## Task directions
Pick out all lines in the listing holding the string "part" and copy them.

============

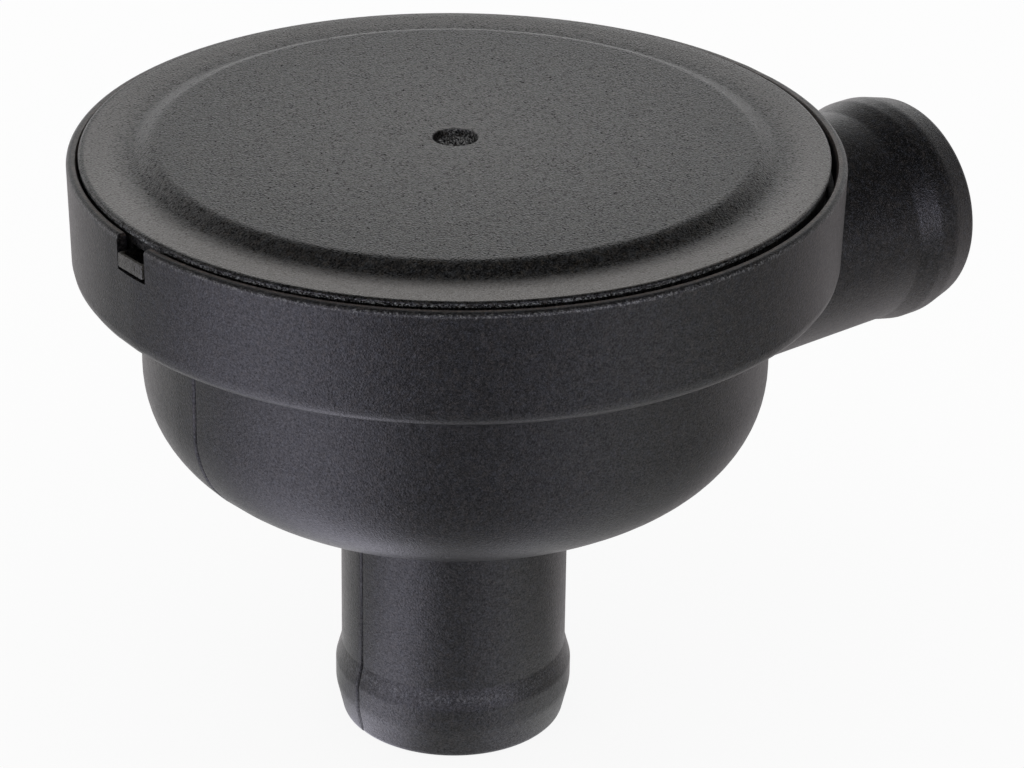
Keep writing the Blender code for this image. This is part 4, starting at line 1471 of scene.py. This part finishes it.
@dataclass
class Studio:
    """Plain pale floor, soft surroundings and the camera at the photograph's angle.

    The stops say what the black plastic mirrors. Each is a place and a level, and those round the main
    axis are (angle from the camera's side in degrees, positive to its right, level, lean): a lean of 1
    is the full cool tint, and -1 the full warm one.
    """

    azimuth_deg: float = -38.9
    elevation_deg: float = 26.065
    roll_deg: float = -0.89
    focal_px: float = 3850.954
    distance: float = 417.55
    axis_point_z: float = 30.495
    aim_right: float = 6.181
    aim_down: float = -8.028
    floor_half: float = 2500.0
    floor_z: float = -0.02
    floor_shade: str = "efefef"
    floor_white: float = 0.9
    floor_gloss: float = 0.9
    light_level: float = 0.95
    camera_side_deg: float = -128.9
    cool_tint: tuple = (0.85, 0.83, 1.0)
    warm_tint: tuple = (1.06, 0.98, 1.0)
    sky_stops: tuple = ((0.0, 1.6), (0.2, 1.3), (0.33, 0.82), (0.4, 0.58), (0.5, 0.35), (0.7, 0.15),
                        (1.0, 0.07))
    strip_heights: tuple = ((0.0, 1.0), (0.12, 1.0), (0.26, 0.0))
    strip_stops: tuple = (
        (-180, 0.0, 0.0), (-72, 0.0, 0.0), (-60, 1.8, 1.0), (-20, 1.8, 1.0), (0, 1.4, 1.0), (30, 1.2, 1.0),
        (42, 2.6, 1.0), (54, 2.6, 1.0), (62, 0.0, 0.0), (180, 0.0, 0.0))
    floor_stops: tuple = (
        (-180, 1.3, -0.8), (-168, 0.75, -0.8), (-150, 0.7, -0.8), (-130, 0.72, -0.6), (-115, 0.56, -0.2),
        (-104, 0.46, 0.0), (-96, 0.34, 0.2), (-86, 0.34, 0.6), (-76, 0.66, 0.9), (-66, 1.26, 1.0),
        (-55, 1.75, 1.0), (-42, 1.65, 1.0), (-32, 1.4, 1.0), (-22, 0.62, 1.0), (-10, 0.15, 1.0),
        (5, 0.11, 1.0), (14, 0.17, 1.0), (22, 0.36, 1.0), (32, 0.5, 0.8), (48, 0.54, 0.4), (64, 0.43, 0.0),
        (81, 0.24, -0.3), (100, 0.12, -0.7), (110, 0.4, -1.0), (130, 0.44, -1.0), (150, 0.26, -1.0),
        (168, 0.6, -1.0), (180, 1.3, -0.8))
    wall_stops: tuple = (
        (-180, 1.0, 0.0), (-166, 0.86, 0.0), (-110, 0.8, -0.5), (-60, 0.7, 1.0), (-30, 0.4, 1.0),
        (0, 0.3, 1.0), (38, 0.3, 1.0), (45, 1.2, 1.0), (53, 1.2, 1.0), (60, 0.12, 0.0), (95, 0.08, -0.5),
        (128, 0.26, -0.5), (166, 0.86, 0.0), (180, 1.0, 0.0))
    glow_stops: tuple = ((0.0, 0.8), (18.0, 0.5), (30.0, 0.32), (45.0, 0.2), (60.0, 0.18), (95.0, 0.2),
                         (115.0, 0.08), (135.0, 0.02), (150.0, 0.0))

    def build_camera(self) -> None:
        """Place the camera: it looks at the aim point, turned by azimuth, elevation and roll."""
        turn, tilt, roll = (math.radians(a) for a in (self.azimuth_deg, self.elevation_deg, self.roll_deg))
        ahead = np.array([-math.sin(turn) * math.cos(tilt), math.cos(turn) * math.cos(tilt), -math.sin(tilt)])
        level = np.array([math.cos(turn), math.sin(turn), 0.0])
        below = np.cross(ahead, level)
        right = math.cos(roll) * level + math.sin(roll) * below
        down = -math.sin(roll) * level + math.cos(roll) * below
        aim = np.array([0.0, 0.0, self.axis_point_z]) + self.aim_right * right + self.aim_down * down
        place = (aim - self.distance * ahead) * METRES
        data = bpy.data.cameras.new("studio_camera")
        data.sensor_width = SENSOR_WIDTH
        data.lens = self.focal_px * SENSOR_WIDTH / IMAGE_WIDTH_PX
        data.clip_start, data.clip_end = 0.01, 20.0
        camera = bpy.data.objects.new("studio_camera", data)
        bpy.context.scene.collection.objects.link(camera)
        rows = np.eye(4)
        rows[:3, 0], rows[:3, 1], rows[:3, 2], rows[:3, 3] = right, -down, -ahead, place
        camera.matrix_world = Matrix(rows.tolist())
        bpy.context.scene.camera = camera

    def around(self, tree: bpy.types.NodeTree, place: Socket, stops: tuple) -> Socket:
        """Give a colour that depends on the direction round the main axis.

        Formula: the angle from the camera's side, as a share of a full turn, read from a ramp.

        Args:
            tree: the node tree.
            place: a point or direction.
            stops: the ramp, as (angle, level, lean).

        Returns:
            The colour.
        """
        tints = [self.cool_tint if lean > 0 else self.warm_tint for _, _, lean in stops]
        ramp = [(0.5 + angle / 360, tuple(level * (1 + abs(lean) * (channel - 1)) for channel in tint))
                for (angle, level, lean), tint in zip(stops, tints)]
        turned = add_node(tree, "Mapping", {"Rotation": (0.0, 0.0, math.radians(-self.camera_side_deg))},
                          {"Vector": place})
        share = add_node(tree, "TexGradient", {"gradient_type": "RADIAL"}, {"Vector": turned}, "Fac")
        return add_node(tree, "ValToRGB", {"stops": ramp}, {"Fac": share})

    def build_floor(self) -> None:
        """Lay the floor: white paper that keeps the object's shadow, and is not seen from below."""
        surface = Surface()
        corners = self.floor_half * np.array([(-1.0, -1.0), (1.0, -1.0), (1.0, 1.0), (-1.0, 1.0)])
        surface.add_points(np.column_stack([corners, np.full(4, self.floor_z)]))
        surface.faces.append([0, 1, 2, 3])
        floor = add_object("studio_floor", surface)
        material, tree = new_material("white_paper")
        place = add_node(tree, "TexCoord", output="Object")
        paper = add_node(tree, "BsdfDiffuse", {"Color": linear(self.floor_shade)})
        white = add_node(tree, "Emission", {"Strength": 1.0})
        reach = self.glow_stops[-1][0]
        distance = add_node(tree, "VectorMath", {"operation": "LENGTH"}, {0: place}, "Value")
        distance = add_node(tree, "Math", {"operation": "DIVIDE", 1: reach * METRES}, {0: distance})
        glow = add_node(tree, "ValToRGB", {"stops": grey_stops(self.glow_stops, reach)}, {"Fac": distance})
        levels = add_node(tree, "Mix", {"data_type": "RGBA", "blend_type": "ADD", 0: 1.0},
                          {6: self.around(tree, place, self.floor_stops), 7: glow}, 2)
        mirrored = add_node(tree, "Emission", {"Strength": 1.0}, {"Color": levels})
        shown = paper
        for ray, share, source in (("Is Camera Ray", self.floor_white, white),
                                   ("Is Glossy Ray", self.floor_gloss, mirrored)):
            amount = add_node(tree, "LightPath", output=ray)
            amount = add_node(tree, "Math", {"operation": "MULTIPLY", 1: share}, {0: amount})
            shown = add_node(tree, "MixShader", None, {0: amount, 1: shown, 2: source})
        under = add_node(tree, "NewGeometry", output="Backfacing")
        clear = add_node(tree, "BsdfTransparent")
        both = add_node(tree, "MixShader", None, {0: under, 1: shown, 2: clear})
        add_node(tree, "OutputMaterial", None, {"Surface": both})
        floor.data.materials.append(material)

    def build_surroundings(self) -> None:
        """Light the scene from a plain white surround, and show white to the camera.

        What is mirrored is a surround that darkens overhead, with a bright low strip in front.
        """
        world = bpy.data.worlds.new("white_surround")
        bpy.context.scene.world = world
        world.use_nodes = True
        tree = world.node_tree
        tree.nodes.clear()
        direction = add_node(tree, "TexCoord", output="Generated")
        height = add_node(tree, "SeparateXYZ", None, {0: direction}, "Z")
        layers = []
        for heights, stops in ((self.sky_stops, self.wall_stops), (self.strip_heights, self.strip_stops)):
            upward = add_node(tree, "ValToRGB", {"stops": grey_stops(heights)}, {"Fac": height})
            layers.append(add_node(tree, "Mix", {"data_type": "RGBA", "blend_type": "MULTIPLY", 0: 1.0},
                                   {6: upward, 7: self.around(tree, direction, stops)}, 2))
        surround = add_node(tree, "Mix", {"data_type": "RGBA", "blend_type": "ADD", 0: 1.0},
                            {6: layers[0], 7: layers[1]}, 2)
        shown = add_node(tree, "Background", {"Color": (1, 1, 1, 1), "Strength": self.light_level})
        mirrored = add_node(tree, "Background", {"Strength": 1.0}, {"Color": surround})
        white = add_node(tree, "Background", {"Color": (1, 1, 1, 1), "Strength": 1.0})
        for ray, source in (("Is Glossy Ray", mirrored), ("Is Camera Ray", white)):
            amount = add_node(tree, "LightPath", output=ray)
            shown = add_node(tree, "MixShader", None, {0: amount, 1: shown, 2: source})
        add_node(tree, "OutputWorld", None, {"Surface": shown})

    def build(self) -> None:
        """Set up camera, floor, surroundings and the plain view transform."""
        self.build_camera()
        self.build_floor()
        self.build_surroundings()
        bpy.context.scene.view_settings.view_transform = "Standard"


def main() -> None:
    """Load the frame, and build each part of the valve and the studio."""
    logging.basicConfig(level=logging.INFO, format="%(message)s")
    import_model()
    ValveBody().build()
    Lid().build()
    DiaphragmStack().build()
    SpringPack().build()
    Studio().build()


if __name__ == "__main__":
    main()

============

## Written solution
Keep writing the Blender code for this image. This is part 4, starting at line 1471 of scene.py. This part finishes it.
    """Load the frame, and build each part of the valve and the studio."""